Smell and Flavor Are Not the Same Thing
Most of what people call “taste” is actually smell. Your tongue detects only five basic qualities: sweet, salty, sour, bitter, and savory (umami). The complex flavors of a meal come from retronasal olfaction, which is the perception of odor molecules that travel from your mouth up through the back of your throat into the nasal cavity while you chew and swallow. This is distinct from orthonasal olfaction, which is what happens when you sniff something through your nostrils.
Retronasal olfaction is so closely tied to the act of eating that most people experience it as “taste” rather than “smell.” This is why food seems bland when you have a stuffy nose. Your taste buds are working fine, but the retronasal pathway is blocked, stripping away most of the flavor information your brain normally receives.
Types of Smell Disorders
Olfactory dysfunction takes several forms. Hyposmia is a reduced ability to detect odors. Anosmia is the complete loss of smell. Parosmia is a distortion of familiar smells, where something that once smelled pleasant may now smell foul. Phantosmia is smelling something that isn’t there at all, like perceiving smoke or burning when no source exists. In rare cases, people are born without any sense of smell, a condition called congenital anosmia.
The most common causes are upper respiratory infections, sinus disease, aging, smoking, head injuries, and exposure to certain chemicals like solvents or pesticides. Hormonal changes, dental problems, nasal polyps, and a number of medications (including some antibiotics and antihistamines) can also affect smell. The COVID-19 pandemic brought widespread attention to olfactory loss, but viruses have always been a leading cause.
Smell Loss as an Early Warning Sign
A declining sense of smell can be more than an inconvenience. Olfactory dysfunction has been observed in several neurodegenerative conditions, including Parkinson’s disease, Alzheimer’s disease, Huntington’s disease, and ALS. Critically, the smell loss often appears years before other recognizable symptoms like tremor or memory problems, which has led researchers to investigate it as a potential early biomarker for these diseases. This doesn’t mean that everyone who loses some sense of smell is developing a neurological condition. Most smell loss has a mundane cause. But persistent, unexplained olfactory decline, especially alongside other subtle changes, is worth paying attention to.
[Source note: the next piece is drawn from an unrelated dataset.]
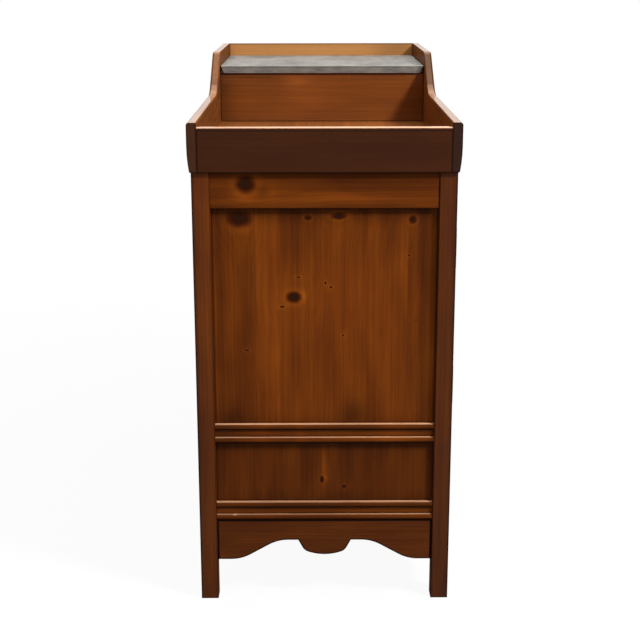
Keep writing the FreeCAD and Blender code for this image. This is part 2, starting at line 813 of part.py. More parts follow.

How Smell Is Tested Clinically
If you report smell problems, a clinician can measure your olfactory function with standardized tests. The two most widely used are the University of Pennsylvania Smell Identification Test (UPSIT) and the Sniffin’ Sticks test. The UPSIT uses 40 scratch-and-sniff strips: you scratch each one, smell it, and choose the correct odor from a multiple-choice list. Sniffin’ Sticks uses 12 reusable odor-dispensing pens with the same forced-choice format. Both tests produce a score that can be compared against age-matched norms to determine whether your smell function falls in the normal, hyposmic, or anosmic range.
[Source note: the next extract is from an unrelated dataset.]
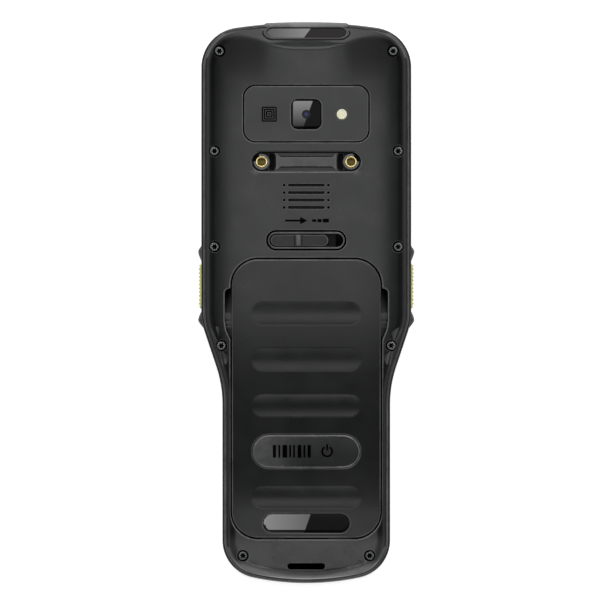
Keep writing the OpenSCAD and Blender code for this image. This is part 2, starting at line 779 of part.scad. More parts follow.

The Vestigial Pheromone Organ
Many animals detect pheromones through a separate structure called the vomeronasal organ, located near the base of the nasal septum. Humans possess a version of this organ during fetal development, but the neurons within it degenerate late in fetal life. The scientific consensus is that the human vomeronasal organ is not functional. Whether humans respond to pheromones through other pathways remains an open question, but the dedicated hardware that reptiles and many mammals use for this purpose has been lost in our lineage.